Airmen keep Baghdad online

  • Published
  • By Master Sgt. Scott Elliott
  • Air Force Print News
Their jobs may not be highly visible, such as flying or launching aircraft, or get them media attention by standing guard under the blazing Iraqi sun.

They do, however, have an important job within the 447th Air Expeditionary Group.

“They” are members of the 447th Expeditionary Communication Squadron’s network control center and keep the Air Force in Baghdad online. And they are doing it by cobbling together a computer-network system piece by piece.

“Nearly all of our equipment has been handed down to us from bases that have closed,” said Master Sgt. Tim Rizzardo, the center’s noncommissioned officer in charge. “We don’t know the operability of the equipment when we get it; it’s just thrown in a box with ‘Baghdad’ written on it.”

Rizzardo, who is deployed from Ramstein Air Base, Germany, said much of the equipment arrives without maintenance tags or any other documentation, which forces his maintainers to run diagnostic tests on each piece to see if it works.

When they find a broken computer, the center’s technicians take it apart to test its internal components. When enough working components are found, they piece together a “like-new” computer.

“We’re sort of like ‘MacGyver’ here,” said Capt. Denise Freimuth, commander of the squadron’s information and support flight. “Sometimes it seems like we use a stick of gum and willpower to keep things going.”

“We’re so limited in our resources that we’re happy if we can take three computers and piece one together,” Rizzardo said.

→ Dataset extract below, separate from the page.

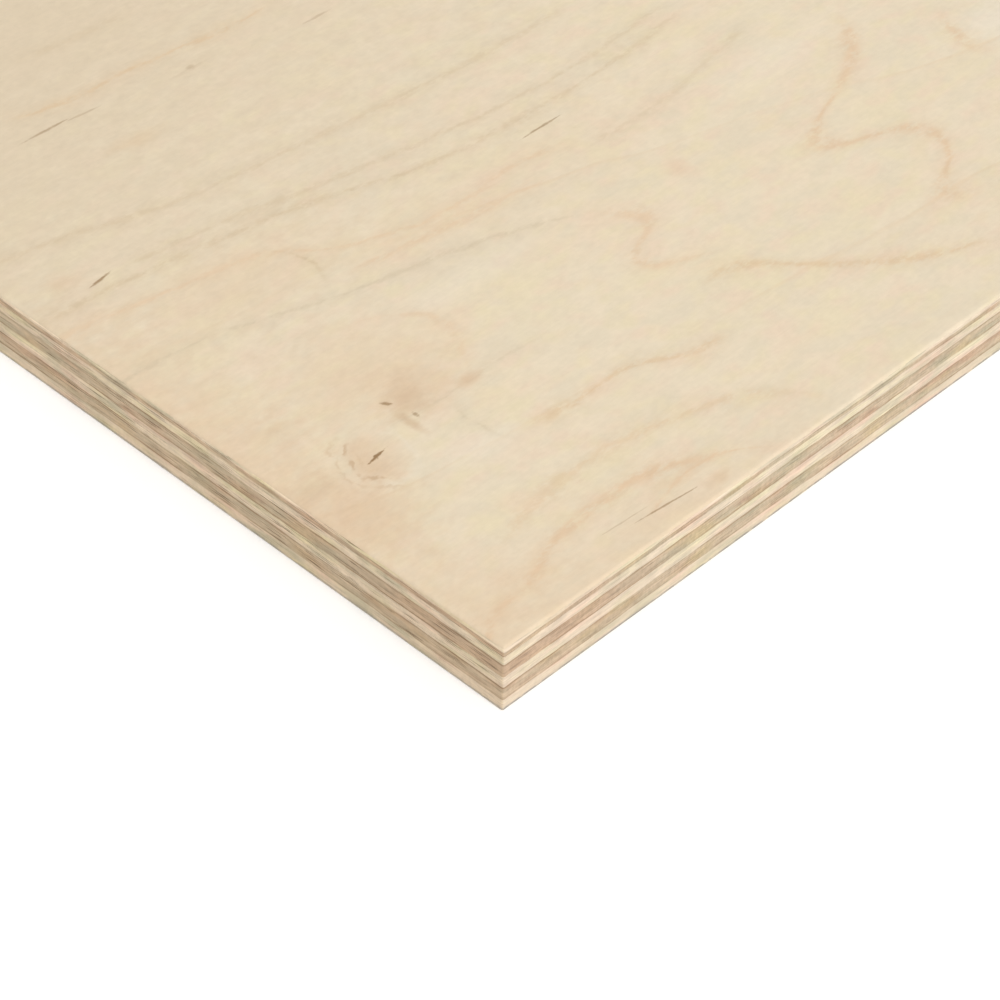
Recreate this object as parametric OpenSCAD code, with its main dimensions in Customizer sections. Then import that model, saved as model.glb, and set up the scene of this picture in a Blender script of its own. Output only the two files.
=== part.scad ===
// Birch plywood sheet: seven veneers bonded flat on each other, each with its
// grain square to that of its neighbours. It lies flat, with its face up.
// The origin is the middle of the underside, +X runs along the length, +Z is up.

/* [Sheet] */
// Length of the sheet, along the grain of its face
sheet_length = 2440; // [600:1:3050]
// Width of the sheet, across the grain of its face
sheet_width = 1220; // [300:1:1525]

/* [Veneers] */
// Thickness of the face veneer, after sanding
face_veneer_t = 0.7; // [0.4:0.05:3]
// Thickness of the thin crossband under the face veneer
face_crossband_t = 0.6; // [0.4:0.05:3]
// Thickness of the upper long-grain veneer
upper_long_band_t = 1.15; // [0.4:0.05:3]
// Thickness of the crossband in the middle of the sheet
centre_crossband_t = 1.75; // [0.4:0.05:3]
// Thickness of the lower long-grain veneer
lower_long_band_t = 1.45; // [0.4:0.05:3]
// Thickness of the crossband above the back veneer
back_crossband_t = 1.8; // [0.4:0.05:3]
// Thickness of the back veneer, after sanding
back_veneer_t = 1.55; // [0.4:0.05:3]

/* [Edges] */
// Size of the bevel that sanding leaves along the edges of the face and the back
arris = 0.15; // [0.05:0.05:0.3]

/* [Hidden] */

// Underside of each veneer above the floor, each one on top of the last
back_veneer_z = 0;
back_crossband_z = back_veneer_z + back_veneer_t;
lower_long_band_z = back_crossband_z + back_crossband_t;
centre_crossband_z = lower_long_band_z + lower_long_band_t;
upper_long_band_z = centre_crossband_z + centre_crossband_t;
face_crossband_z = upper_long_band_z + upper_long_band_t;
face_veneer_z = face_crossband_z + face_crossband_t;

// Pale veneers run with the face grain, darker ones across it
LONG_GRAIN = [0.92, 0.86, 0.76];
CROSS_GRAIN = [0.76, 0.69, 0.59];
FACE_GRAIN = [0.90, 0.83, 0.71];

// Section of an outer veneer: a strip w wide and t high, its two upper corners bevelled
module outer_section(w, t)
    polygon([
        [-w / 2, 0], [w / 2, 0],
        [w / 2, t - arris], [w / 2 - arris, t],
        [arris - w / 2, t], [-w / 2, t - arris]
    ]);

// Outer veneer t thick, lying on its glued side, bevelled along its four outer edges
module outer_veneer(t)
    intersection() {
        rotate([90, 0, 0])
            linear_extrude(sheet_width, center = true)
                outer_section(sheet_length, t);
        rotate([90, 0, 90])
            linear_extrude(sheet_length, center = true)
                outer_section(sheet_width, t);
    }

// Inner veneer t thick, its sawn edges flush with the rest of the sheet
module inner_veneer(t)
    translate([-sheet_length / 2, -sheet_width / 2, 0])
        cube([sheet_length, sheet_width, t]);

module back_veneer()
    color(LONG_GRAIN)
        translate([0, 0, back_veneer_z + back_veneer_t])
            mirror([0, 0, 1])
                outer_veneer(back_veneer_t);

module back_crossband()
    color(CROSS_GRAIN)
        translate([0, 0, back_crossband_z])
            inner_veneer(back_crossband_t);

module lower_long_band()
    color(LONG_GRAIN)
        translate([0, 0, lower_long_band_z])
            inner_veneer(lower_long_band_t);

module centre_crossband()
    color(CROSS_GRAIN)
        translate([0, 0, centre_crossband_z])
            inner_veneer(centre_crossband_t);

module upper_long_band()
    color(LONG_GRAIN)
        translate([0, 0, upper_long_band_z])
            inner_veneer(upper_long_band_t);

module face_crossband()
    color(CROSS_GRAIN)
        translate([0, 0, face_crossband_z])
            inner_veneer(face_crossband_t);

module face_veneer()
    color(FACE_GRAIN)
        translate([0, 0, face_veneer_z])
            outer_veneer(face_veneer_t);

back_veneer();
back_crossband();
lower_long_band();
centre_crossband();
upper_long_band();
face_crossband();
face_veneer();
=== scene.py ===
"""A birch plywood sheet, lying on a pale floor and seen close over its front left corner.

The seven veneers are modelled one by one over the CAD model's own boxes, then given sanded
and sawn birch finishes. Lengths are in millimetres, measured from the front left corner,
until MM turns them into the frame's metres.
"""
import bpy
import math
from mathutils import Euler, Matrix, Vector


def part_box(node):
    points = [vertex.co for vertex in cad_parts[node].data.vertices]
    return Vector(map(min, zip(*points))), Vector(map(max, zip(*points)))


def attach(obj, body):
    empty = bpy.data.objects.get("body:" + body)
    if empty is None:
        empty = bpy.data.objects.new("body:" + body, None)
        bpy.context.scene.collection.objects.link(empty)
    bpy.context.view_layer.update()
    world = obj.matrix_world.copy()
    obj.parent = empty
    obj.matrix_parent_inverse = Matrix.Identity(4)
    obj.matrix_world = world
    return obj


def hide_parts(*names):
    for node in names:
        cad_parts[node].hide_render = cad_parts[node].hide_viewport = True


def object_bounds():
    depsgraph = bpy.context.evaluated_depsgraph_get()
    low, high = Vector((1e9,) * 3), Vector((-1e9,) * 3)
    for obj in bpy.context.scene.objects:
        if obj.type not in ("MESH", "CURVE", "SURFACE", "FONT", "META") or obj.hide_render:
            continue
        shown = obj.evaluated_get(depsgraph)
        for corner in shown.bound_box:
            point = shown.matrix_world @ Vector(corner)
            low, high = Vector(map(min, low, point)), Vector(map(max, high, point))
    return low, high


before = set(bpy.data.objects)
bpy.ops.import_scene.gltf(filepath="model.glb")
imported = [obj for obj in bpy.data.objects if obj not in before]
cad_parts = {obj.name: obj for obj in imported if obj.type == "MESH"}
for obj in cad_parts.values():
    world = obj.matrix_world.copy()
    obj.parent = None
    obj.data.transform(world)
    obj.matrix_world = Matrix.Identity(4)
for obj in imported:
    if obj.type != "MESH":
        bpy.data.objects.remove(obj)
cad_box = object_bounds()

# ---------------------------------------------------------------- measures

MM = 0.001
LOW, HIGH = cad_box

# The veneers from the back up
VENEERS = ["back_veneer", "back_crossband", "lower_long_band", "centre_crossband",
           "upper_long_band", "face_crossband", "face_veneer"]
CROSSBANDS = ["back_crossband", "centre_crossband", "face_crossband"]

FINE_REACH = 160.0      # the two edges that meet there are modelled finer this far
FINE_STEP = 0.5         # spacing of the points along an edge there
COARSE_STEP = 8.0       # and everywhere else
CORNER_ROUND = 0.25     # rounding of the sheet's upright corners
FACE_ROUND = 0.4        # rounding that sanding leaves round the face
BACK_ROUND = 0.2        # and round the back
RIM = 1.5               # width of the flat border that keeps a rounding's shading off the face

# Glued surfaces rise and fall at the rim: name, size of the waves, their detail, their height
PLY_WAVES = [("ply_ripple", 1.8, 1, 0.14), ("ply_wave", 9.0, 1, 0.14), ("ply_drift", 60.0, 0, 0.16)]
TORN_FIBRES = 0.35      # depth of the fibres torn off where the saw crossed the face's grain


def at(x, y, z=0.0):
    """A place in millimetres from the front left corner, as a vector in the frame's metres."""
    return LOW + Vector((x, y, z)) * MM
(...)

Besides piecing together computers, the center’s technicians run a very aggressive preventive-maintenance campaign to keep their customer’s systems functional.

Iraqi heat and dust are a computer’s biggest enemies here, according to Staff Sgt. Karen Riley, who is deployed from McConnell Air Force Base, Kan.

“We always have to swap out hard drives and floppies,” she said. “They only survive about a week here.”

Riley and her center co-workers face the vitality of their mission philosophically.

“What’s cool is getting things that are broken to work,” she said. “It’s kind of like a doctor diagnosing a patient who is sick, then finding a cure.”